* **Work instructions**
Give only the lines from the one containing "for body, members" through the end of the material below, exactly as written.

* **Dataset section**
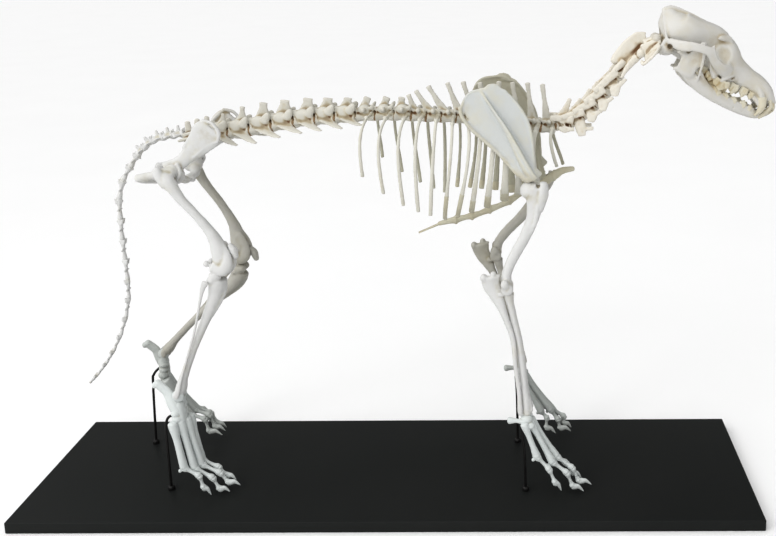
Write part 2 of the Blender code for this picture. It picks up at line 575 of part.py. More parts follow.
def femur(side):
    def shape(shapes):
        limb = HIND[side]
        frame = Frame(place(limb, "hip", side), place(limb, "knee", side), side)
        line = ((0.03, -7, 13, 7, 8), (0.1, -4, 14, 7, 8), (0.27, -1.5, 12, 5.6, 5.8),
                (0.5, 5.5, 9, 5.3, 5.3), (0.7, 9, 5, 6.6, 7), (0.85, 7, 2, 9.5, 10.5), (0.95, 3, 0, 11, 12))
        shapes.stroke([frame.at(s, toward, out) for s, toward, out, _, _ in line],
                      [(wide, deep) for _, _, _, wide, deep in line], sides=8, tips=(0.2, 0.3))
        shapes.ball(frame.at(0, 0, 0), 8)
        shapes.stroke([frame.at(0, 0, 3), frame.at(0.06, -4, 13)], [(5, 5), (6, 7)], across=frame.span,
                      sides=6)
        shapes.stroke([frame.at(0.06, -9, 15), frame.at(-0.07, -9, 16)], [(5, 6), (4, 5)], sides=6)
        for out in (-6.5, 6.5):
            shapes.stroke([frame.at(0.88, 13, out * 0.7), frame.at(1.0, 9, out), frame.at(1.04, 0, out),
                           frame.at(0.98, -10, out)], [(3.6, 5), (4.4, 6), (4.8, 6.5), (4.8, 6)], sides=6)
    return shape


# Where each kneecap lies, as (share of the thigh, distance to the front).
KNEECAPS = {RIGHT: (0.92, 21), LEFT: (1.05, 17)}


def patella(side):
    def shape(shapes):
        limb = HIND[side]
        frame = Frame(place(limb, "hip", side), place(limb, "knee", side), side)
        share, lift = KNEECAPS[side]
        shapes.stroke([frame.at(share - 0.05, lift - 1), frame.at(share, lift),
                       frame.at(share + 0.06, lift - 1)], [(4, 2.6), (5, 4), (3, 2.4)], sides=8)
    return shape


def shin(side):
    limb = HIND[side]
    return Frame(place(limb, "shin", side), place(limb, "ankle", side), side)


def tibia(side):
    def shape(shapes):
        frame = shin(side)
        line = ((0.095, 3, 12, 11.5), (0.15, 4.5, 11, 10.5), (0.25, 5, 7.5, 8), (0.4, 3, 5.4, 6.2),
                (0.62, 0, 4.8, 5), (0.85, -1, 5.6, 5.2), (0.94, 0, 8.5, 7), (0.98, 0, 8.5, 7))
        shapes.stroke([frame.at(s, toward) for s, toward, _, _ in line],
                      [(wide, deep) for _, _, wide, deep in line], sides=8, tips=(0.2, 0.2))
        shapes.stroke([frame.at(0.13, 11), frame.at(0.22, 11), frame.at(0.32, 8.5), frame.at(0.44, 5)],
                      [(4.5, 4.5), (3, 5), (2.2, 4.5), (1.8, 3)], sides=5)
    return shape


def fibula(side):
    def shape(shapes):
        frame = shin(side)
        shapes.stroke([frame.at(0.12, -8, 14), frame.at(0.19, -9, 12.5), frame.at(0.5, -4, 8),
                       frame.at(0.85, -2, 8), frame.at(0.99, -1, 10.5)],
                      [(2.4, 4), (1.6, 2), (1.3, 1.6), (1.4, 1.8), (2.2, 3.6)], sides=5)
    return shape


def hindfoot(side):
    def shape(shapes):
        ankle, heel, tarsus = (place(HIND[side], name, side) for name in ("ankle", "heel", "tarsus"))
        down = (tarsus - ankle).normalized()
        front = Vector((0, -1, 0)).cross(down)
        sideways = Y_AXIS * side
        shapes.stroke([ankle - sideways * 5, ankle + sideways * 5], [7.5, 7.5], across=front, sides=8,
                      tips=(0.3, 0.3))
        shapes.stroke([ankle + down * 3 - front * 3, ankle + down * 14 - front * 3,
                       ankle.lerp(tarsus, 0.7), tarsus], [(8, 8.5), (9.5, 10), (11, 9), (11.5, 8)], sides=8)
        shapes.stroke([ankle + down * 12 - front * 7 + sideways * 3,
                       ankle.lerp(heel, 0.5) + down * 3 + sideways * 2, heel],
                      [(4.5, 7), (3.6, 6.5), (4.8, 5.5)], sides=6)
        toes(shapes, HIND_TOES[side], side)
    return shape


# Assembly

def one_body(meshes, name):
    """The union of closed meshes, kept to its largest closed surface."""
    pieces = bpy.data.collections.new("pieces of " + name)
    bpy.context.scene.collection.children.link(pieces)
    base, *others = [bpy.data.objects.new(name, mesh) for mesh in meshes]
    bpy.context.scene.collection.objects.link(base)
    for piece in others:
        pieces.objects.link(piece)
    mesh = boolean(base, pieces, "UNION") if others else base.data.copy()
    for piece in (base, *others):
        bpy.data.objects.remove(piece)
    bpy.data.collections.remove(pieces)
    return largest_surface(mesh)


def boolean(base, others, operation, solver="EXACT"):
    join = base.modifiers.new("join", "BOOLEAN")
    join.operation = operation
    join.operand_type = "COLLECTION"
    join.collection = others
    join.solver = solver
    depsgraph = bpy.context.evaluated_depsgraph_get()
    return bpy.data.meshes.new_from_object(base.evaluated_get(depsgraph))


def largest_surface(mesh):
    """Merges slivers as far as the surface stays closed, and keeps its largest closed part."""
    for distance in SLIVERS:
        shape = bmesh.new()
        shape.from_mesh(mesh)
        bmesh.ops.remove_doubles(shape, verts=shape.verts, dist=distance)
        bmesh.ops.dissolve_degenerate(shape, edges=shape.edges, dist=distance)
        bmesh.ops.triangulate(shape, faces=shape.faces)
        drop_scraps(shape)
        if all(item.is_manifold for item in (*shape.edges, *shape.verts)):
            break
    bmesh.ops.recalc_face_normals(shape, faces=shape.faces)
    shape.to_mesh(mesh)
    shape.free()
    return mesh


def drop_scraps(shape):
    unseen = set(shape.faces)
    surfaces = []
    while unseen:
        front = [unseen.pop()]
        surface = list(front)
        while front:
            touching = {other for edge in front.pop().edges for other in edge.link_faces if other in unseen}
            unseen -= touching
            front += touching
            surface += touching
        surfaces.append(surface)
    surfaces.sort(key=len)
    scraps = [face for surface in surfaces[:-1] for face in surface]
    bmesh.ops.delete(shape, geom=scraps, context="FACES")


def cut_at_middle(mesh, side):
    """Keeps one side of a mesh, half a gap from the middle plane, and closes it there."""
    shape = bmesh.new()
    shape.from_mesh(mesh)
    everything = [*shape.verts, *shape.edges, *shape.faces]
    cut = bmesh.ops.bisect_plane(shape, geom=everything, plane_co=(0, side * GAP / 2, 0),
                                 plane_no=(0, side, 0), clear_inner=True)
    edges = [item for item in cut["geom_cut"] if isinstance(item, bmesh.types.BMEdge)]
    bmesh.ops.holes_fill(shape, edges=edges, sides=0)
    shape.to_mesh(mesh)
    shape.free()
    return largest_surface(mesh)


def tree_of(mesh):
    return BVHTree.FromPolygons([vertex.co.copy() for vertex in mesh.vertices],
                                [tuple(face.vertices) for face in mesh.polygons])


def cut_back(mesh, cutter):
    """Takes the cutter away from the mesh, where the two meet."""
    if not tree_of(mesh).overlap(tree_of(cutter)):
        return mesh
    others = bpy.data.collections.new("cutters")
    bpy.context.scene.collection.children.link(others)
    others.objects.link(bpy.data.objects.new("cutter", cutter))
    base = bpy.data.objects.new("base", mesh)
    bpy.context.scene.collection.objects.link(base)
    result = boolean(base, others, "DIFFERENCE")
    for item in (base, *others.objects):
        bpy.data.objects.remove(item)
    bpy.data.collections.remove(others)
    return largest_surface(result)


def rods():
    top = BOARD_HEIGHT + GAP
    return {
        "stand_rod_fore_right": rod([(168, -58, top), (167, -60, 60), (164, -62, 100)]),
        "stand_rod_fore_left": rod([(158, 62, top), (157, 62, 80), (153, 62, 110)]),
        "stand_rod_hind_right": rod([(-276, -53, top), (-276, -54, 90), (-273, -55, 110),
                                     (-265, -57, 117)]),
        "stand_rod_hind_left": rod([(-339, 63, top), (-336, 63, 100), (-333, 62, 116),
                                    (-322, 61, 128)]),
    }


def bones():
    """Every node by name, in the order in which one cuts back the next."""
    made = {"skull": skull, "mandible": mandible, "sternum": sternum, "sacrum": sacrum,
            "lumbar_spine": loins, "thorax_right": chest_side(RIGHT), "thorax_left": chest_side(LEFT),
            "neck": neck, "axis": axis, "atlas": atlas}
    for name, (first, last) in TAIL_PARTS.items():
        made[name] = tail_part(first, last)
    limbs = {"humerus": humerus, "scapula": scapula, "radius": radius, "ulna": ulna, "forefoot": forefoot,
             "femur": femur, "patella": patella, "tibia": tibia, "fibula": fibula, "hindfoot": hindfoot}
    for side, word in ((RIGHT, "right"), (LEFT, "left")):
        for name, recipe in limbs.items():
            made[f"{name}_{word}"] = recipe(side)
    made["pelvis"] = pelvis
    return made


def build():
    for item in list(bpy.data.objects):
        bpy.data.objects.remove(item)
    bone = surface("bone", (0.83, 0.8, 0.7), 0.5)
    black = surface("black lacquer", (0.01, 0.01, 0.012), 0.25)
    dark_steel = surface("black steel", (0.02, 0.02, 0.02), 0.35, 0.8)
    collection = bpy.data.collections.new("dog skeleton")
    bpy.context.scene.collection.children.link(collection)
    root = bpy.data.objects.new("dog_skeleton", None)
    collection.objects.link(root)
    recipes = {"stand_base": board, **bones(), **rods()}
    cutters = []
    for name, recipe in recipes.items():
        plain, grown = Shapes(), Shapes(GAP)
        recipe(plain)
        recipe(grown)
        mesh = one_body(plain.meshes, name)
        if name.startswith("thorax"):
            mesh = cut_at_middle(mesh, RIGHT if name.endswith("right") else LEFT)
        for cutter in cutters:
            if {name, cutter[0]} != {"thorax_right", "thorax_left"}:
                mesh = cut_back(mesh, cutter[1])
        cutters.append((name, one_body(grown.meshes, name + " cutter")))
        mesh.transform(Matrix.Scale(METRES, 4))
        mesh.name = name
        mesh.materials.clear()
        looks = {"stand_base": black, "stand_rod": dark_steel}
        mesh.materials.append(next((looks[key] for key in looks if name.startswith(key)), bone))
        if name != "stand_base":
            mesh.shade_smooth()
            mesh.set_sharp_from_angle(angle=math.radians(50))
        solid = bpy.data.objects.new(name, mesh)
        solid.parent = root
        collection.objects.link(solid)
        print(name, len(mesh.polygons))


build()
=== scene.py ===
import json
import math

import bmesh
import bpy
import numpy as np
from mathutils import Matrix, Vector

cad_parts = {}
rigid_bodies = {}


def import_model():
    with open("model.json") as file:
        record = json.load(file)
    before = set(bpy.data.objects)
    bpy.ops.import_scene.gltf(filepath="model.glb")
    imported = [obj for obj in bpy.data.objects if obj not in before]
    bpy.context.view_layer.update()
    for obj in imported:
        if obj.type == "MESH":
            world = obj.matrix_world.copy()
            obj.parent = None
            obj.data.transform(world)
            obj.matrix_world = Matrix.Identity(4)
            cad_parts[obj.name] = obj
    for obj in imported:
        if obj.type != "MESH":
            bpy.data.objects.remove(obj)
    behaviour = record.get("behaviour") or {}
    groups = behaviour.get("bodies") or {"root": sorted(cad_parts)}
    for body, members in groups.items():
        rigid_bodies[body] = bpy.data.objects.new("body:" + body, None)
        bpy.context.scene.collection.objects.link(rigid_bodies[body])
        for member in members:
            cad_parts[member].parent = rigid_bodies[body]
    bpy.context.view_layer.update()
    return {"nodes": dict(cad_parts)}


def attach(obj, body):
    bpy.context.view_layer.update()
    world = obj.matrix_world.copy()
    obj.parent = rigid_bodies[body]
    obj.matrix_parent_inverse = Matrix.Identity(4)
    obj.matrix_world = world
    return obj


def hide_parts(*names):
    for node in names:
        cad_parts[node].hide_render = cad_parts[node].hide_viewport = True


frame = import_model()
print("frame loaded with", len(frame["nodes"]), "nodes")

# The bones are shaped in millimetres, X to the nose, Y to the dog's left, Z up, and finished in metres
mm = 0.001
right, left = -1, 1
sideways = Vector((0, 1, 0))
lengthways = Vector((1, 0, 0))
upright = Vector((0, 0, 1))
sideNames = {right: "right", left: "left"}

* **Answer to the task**
    for body, members in groups.items():
        rigid_bodies[body] = bpy.data.objects.new("body:" + body, None)
        bpy.context.scene.collection.objects.link(rigid_bodies[body])
        for member in members:
            cad_parts[member].parent = rigid_bodies[body]
    bpy.context.view_layer.update()
    return {"nodes": dict(cad_parts)}


def attach(obj, body):
    bpy.context.view_layer.update()
    world = obj.matrix_world.copy()
    obj.parent = rigid_bodies[body]
    obj.matrix_parent_inverse = Matrix.Identity(4)
    obj.matrix_world = world
    return obj


def hide_parts(*names):
    for node in names:
        cad_parts[node].hide_render = cad_parts[node].hide_viewport = True


frame = import_model()
print("frame loaded with", len(frame["nodes"]), "nodes")

# The bones are shaped in millimetres, X to the nose, Y to the dog's left, Z up, and finished in metres
mm = 0.001
right, left = -1, 1
sideways = Vector((0, 1, 0))
lengthways = Vector((1, 0, 0))
upright = Vector((0, 0, 1))
sideNames = {right: "right", left: "left"}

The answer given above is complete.